»»

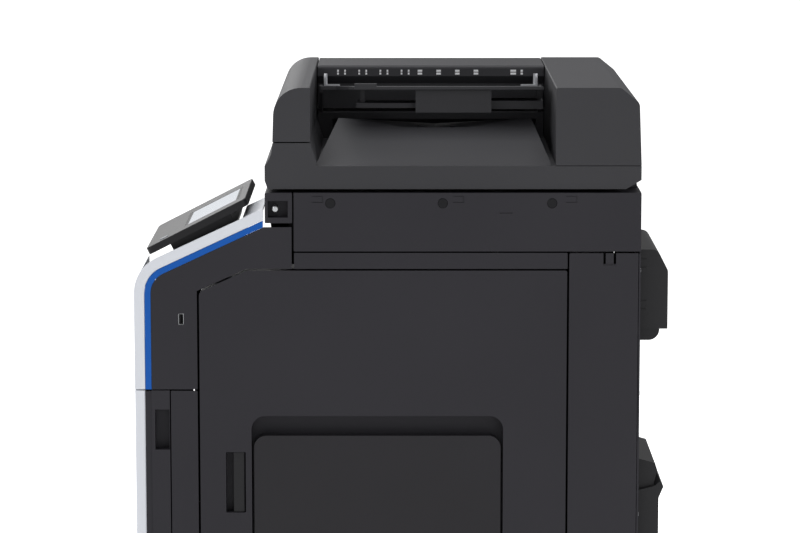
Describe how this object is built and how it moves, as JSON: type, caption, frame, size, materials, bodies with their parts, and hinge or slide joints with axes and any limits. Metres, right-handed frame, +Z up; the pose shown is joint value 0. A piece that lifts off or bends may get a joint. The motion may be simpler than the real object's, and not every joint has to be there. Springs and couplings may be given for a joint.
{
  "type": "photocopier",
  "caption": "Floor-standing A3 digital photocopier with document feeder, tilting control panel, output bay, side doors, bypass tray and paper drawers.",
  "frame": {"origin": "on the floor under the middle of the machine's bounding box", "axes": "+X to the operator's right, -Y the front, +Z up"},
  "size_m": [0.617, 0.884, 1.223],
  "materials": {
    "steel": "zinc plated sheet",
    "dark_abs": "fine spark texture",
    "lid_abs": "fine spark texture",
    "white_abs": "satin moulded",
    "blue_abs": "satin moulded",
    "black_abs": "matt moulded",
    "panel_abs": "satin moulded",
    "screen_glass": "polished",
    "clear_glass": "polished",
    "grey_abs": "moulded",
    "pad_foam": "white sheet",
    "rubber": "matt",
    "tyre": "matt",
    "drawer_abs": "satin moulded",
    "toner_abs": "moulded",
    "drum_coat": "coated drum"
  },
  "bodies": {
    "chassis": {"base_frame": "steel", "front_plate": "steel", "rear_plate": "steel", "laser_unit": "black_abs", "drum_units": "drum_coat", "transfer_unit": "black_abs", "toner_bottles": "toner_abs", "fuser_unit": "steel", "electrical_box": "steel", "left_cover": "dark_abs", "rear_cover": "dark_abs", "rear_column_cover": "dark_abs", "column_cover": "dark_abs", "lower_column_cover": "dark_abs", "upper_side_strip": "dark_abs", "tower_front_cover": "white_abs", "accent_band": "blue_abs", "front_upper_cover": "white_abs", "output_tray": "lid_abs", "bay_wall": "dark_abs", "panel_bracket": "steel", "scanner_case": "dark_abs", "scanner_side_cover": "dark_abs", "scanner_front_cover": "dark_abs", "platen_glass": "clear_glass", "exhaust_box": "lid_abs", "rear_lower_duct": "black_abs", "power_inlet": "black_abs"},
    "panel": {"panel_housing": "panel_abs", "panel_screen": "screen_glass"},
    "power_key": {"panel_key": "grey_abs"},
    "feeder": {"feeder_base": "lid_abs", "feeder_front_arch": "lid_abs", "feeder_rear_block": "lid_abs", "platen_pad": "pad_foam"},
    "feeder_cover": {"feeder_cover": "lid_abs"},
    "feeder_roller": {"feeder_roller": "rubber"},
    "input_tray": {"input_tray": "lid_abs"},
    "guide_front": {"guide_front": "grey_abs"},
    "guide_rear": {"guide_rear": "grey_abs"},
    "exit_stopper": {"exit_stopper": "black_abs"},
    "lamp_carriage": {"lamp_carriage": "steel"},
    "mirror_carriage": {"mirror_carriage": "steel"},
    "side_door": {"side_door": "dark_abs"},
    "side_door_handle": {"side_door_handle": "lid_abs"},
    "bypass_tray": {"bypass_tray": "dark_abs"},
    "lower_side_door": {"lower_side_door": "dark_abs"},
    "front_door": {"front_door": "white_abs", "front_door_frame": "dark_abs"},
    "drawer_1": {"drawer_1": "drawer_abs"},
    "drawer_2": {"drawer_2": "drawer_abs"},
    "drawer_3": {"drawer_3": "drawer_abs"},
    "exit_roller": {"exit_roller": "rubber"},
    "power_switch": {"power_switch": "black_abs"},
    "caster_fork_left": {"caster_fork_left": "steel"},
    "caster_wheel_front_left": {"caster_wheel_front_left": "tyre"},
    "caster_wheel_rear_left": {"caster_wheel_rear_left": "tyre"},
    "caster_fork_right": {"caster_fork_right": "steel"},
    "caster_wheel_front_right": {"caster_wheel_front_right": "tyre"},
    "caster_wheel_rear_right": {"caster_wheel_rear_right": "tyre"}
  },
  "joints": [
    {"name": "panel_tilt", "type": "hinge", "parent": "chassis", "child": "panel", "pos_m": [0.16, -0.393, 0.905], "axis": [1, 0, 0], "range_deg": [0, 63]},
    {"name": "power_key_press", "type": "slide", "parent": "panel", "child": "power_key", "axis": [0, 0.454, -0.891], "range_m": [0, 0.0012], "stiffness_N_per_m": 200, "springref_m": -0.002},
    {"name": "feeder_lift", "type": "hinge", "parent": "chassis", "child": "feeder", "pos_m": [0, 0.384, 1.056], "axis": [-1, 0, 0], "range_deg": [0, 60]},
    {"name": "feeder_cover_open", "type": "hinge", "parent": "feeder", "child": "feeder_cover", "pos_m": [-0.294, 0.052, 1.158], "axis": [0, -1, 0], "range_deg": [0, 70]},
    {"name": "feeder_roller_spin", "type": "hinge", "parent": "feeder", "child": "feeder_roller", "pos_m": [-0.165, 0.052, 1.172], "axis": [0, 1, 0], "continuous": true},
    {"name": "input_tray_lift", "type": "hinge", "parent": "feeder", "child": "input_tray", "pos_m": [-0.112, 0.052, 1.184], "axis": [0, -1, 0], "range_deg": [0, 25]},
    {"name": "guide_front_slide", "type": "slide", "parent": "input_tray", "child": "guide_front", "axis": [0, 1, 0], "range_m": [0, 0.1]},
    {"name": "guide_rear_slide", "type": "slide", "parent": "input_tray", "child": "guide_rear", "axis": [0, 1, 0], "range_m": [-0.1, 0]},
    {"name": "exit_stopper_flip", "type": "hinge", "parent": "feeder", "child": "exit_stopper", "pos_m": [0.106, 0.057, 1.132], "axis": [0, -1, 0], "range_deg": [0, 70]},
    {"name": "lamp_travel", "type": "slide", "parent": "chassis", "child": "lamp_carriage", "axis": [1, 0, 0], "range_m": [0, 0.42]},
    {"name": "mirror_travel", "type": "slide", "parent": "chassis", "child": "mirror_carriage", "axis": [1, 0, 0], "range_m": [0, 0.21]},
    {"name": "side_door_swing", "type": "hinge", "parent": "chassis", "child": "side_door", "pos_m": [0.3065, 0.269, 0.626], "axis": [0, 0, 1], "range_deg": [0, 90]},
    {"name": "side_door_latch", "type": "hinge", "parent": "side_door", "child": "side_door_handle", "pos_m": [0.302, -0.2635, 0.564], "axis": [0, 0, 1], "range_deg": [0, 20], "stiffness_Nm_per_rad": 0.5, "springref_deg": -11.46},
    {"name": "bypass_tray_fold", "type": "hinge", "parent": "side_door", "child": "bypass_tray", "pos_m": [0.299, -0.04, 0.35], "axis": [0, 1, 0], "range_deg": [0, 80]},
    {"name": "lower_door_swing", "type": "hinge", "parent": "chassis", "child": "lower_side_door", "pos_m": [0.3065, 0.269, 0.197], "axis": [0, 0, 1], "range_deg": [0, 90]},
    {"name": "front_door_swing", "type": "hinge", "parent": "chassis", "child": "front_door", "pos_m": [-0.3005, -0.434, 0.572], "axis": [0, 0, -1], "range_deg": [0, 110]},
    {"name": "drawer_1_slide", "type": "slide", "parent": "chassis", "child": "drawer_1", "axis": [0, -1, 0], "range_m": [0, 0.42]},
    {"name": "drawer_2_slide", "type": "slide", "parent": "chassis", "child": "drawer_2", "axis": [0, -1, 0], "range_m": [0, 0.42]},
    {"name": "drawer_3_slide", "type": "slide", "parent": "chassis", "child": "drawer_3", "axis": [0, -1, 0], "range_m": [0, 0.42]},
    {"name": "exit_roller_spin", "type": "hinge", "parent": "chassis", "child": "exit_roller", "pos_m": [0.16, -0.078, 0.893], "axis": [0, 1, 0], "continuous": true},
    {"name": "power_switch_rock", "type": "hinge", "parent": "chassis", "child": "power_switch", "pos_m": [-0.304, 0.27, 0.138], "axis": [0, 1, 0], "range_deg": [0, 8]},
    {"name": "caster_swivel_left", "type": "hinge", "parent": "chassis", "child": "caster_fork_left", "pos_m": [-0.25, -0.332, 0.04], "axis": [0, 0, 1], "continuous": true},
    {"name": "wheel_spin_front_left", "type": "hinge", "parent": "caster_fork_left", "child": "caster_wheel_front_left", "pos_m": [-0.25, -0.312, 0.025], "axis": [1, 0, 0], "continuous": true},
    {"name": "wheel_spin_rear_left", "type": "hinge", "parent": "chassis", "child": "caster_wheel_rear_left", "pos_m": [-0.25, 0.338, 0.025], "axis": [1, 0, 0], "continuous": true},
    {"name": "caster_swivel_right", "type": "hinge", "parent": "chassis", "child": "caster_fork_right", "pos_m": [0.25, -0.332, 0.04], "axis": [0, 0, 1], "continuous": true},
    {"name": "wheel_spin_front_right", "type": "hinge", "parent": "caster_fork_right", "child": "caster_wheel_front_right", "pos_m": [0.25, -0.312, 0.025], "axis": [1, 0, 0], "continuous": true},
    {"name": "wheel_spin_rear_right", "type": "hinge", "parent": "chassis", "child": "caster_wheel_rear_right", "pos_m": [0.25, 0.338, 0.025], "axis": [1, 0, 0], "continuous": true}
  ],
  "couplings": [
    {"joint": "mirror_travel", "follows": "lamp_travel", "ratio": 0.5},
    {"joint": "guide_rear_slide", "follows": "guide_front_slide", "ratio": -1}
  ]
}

««

Task details: Track down every line with the word "axes" and copy it.

Worked solution:
Describe how this object is built and how it moves, as JSON: type, caption, frame, size, materials, bodies with their parts, and hinge or slide joints with axes and any limits. Metres, right-handed frame, +Z up; the pose shown is joint value 0. A piece that lifts off or bends may get a joint. The motion may be simpler than the real object's, and not every joint has to be there. Springs and couplings may be given for a joint.
  "frame": {"origin": "on the floor under the middle of the machine's bounding box", "axes": "+X to the operator's right, -Y the front, +Z up"},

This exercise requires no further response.